L'épreuve comptait pour le championnat national américain (USAC) mais également pour le championnat du monde des pilotes, dont elle constituait la quatre-vingt-septième épreuve courue depuis 1950, et la troisième manche de la saison.
Réservée aux monoplaces américaines suivant la réglementation Indycar, l'épreuve des 500 miles d'Indianapolis constitue néanmoins une manche du championnat du monde des conducteurs. En général, seuls les pilotes américains y participent, rares étant les protagonistes des grands prix de F1 ayant tenté leur chance sur la piste ovale. Parmi les plus célèbres, Alberto Ascari s'était brillamment qualifié en 1952, sans succès en course, alors qu'en 1958 Juan Manuel Fangio avait participé aux entraînements préliminaires avant de renoncer, faute de disposer d'une monoplace capable de s'imposer.
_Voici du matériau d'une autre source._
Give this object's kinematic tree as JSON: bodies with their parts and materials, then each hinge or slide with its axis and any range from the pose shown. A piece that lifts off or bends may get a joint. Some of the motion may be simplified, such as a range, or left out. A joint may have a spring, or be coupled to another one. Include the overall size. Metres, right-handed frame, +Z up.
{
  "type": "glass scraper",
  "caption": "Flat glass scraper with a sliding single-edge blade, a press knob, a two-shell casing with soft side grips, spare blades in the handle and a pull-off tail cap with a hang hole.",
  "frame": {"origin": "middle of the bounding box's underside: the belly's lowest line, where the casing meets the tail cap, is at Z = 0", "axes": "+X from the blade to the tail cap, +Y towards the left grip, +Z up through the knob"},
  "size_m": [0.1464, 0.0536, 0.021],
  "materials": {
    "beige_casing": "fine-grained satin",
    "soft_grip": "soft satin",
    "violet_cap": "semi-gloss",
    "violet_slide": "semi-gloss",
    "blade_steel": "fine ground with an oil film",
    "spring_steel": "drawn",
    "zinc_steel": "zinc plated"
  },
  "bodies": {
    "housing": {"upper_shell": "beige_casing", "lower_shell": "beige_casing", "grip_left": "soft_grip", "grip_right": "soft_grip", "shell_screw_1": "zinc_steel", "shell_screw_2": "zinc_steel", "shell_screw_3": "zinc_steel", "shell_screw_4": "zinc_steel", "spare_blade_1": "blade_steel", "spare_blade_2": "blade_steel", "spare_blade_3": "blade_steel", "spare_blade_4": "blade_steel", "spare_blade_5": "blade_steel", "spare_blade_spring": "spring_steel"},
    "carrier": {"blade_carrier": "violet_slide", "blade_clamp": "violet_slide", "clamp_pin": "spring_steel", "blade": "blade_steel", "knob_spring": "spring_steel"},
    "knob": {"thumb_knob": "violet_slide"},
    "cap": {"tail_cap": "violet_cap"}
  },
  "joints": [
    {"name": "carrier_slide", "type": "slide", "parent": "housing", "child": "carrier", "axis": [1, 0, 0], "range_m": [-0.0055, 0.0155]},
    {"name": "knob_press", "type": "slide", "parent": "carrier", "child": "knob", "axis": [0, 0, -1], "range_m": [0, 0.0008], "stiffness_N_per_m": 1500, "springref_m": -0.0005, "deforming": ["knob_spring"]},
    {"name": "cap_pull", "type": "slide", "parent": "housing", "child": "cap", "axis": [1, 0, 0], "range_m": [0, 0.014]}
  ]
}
Si les moteurs de F1 utilisées dans les autres manches mondiales sont limités à 2500 cm3, les roadsters américains disposent de moteurs atmosphériques de 4200 cm3 ou de moteurs suralimentés de 2800 cm3. Avec le changement de réglementation du championnat mondial des pilotes planifié par la Commission sportive internationale (CSI) pour la saison 1961, c'est la dernière fois que les 500 miles sont intégrés au calendrier.
L'anneau d'Indianapolis et ses quatre virages à gauche, tous relevés.
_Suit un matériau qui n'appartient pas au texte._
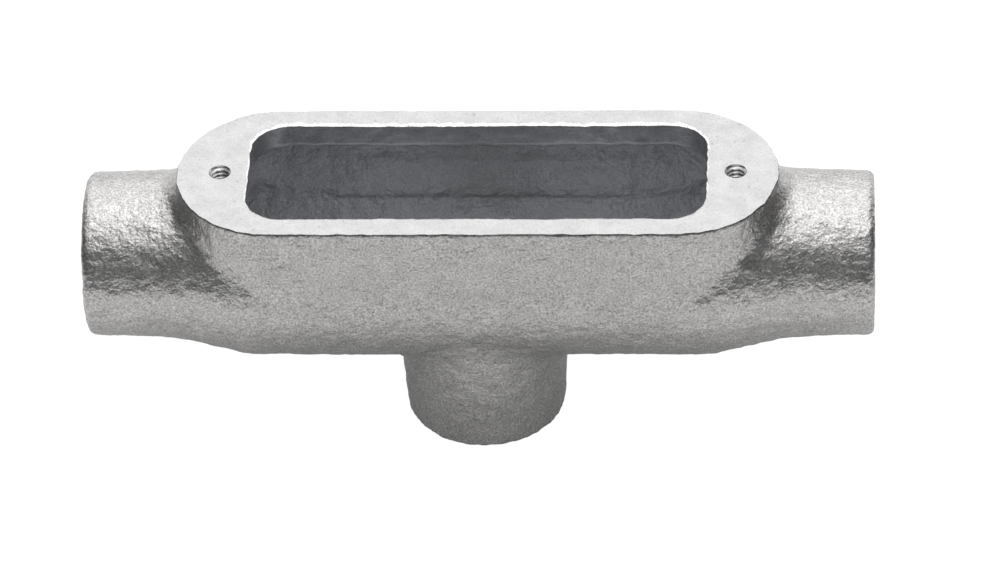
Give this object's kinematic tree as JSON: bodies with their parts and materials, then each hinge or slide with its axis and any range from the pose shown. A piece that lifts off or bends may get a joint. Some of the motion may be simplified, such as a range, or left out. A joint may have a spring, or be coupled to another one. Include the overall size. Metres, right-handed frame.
{
  "type": "conduit body",
  "caption": "Cast tee conduit body: threaded hubs at both ends of the run and on the back, and a flat ground cover seat round a long open wiring chamber.",
  "frame": {"origin": "centre of the branch hub's mouth, on which the body stands", "axes": "+X along the run, +Z out of the cover seat, opposite the branch hub, +Y across the opening"},
  "size_m": [0.1306, 0.0338, 0.0487],
  "materials": {
    "cast_body": "zinc-plated rough casting; cover seat ground flat and bright"
  },
  "bodies": {
    "root": {"conduit_body": "cast_body"}
  },
  "joints": []
}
L'autodrome d'Indianapolis fut créé en 1909 à l'initiative de l'homme d'affaires Carl Fisher[1]. Initialement en pierres compressées, le revêtement de ce circuit rectangulaire (comportant quatre virages relevés) fut rapidement remplacé par des briques, jugées moins glissantes. Environ trois millions de briques furent utilisées pour recouvrir les quatre kilomètres de piste. En 1935, le circuit fut recouvert d'asphalte sur sa majeure partie, à l'exception de la ligne droite des stands[2]. Le revêtement fut entièrement renouvelé en 1956, l'asphalte recouvrant l'intégralité de la piste à l'exception d'une symbolique bande de briques matérialisant la ligne de départ. Contrairement aux Grands Prix de formule un, les qualifications sont basées sur une série de quatre tours chronométrés consécutifs, et le départ de l'épreuve est de type lancé, les pilotes devant accomplir deux tours de circuit derrière la voiture de sécurité (cette année un cabriolet Oldsmobile 88) avant que la course soit ouverte.
Le record de la piste est détenu par Johnny Thomson, qui a effectué le meilleur de ses quatre tours à près de 236 km/h de moyenne lors des qualifications en 1959.
Monoplaces en lice
Pour exploiter au mieux les spécificités des courses sur ovale, les constructeurs américains ont développé des monoplaces à moteur décentré sur la gauche et utilisent des pneumatiques conçus à cet effet. Dominateur au début des années 1950, le constructeur Kurtis Kraft est supplanté depuis 1956 par ses principaux concurrents Watson et Epperly. Tous utilisent le moteur 4 cylindres atmosphérique Offenhauser, dont la conception initiale, due à Harry Arminius Miller, remonte à 1932. D'une cylindrée de 4200 cm3, il développe plus de 400 chevaux. La transmission est assurée par une boîte de vitesses à seulement deux rapports, le premier n'étant utilisé qu'au démarrage[3].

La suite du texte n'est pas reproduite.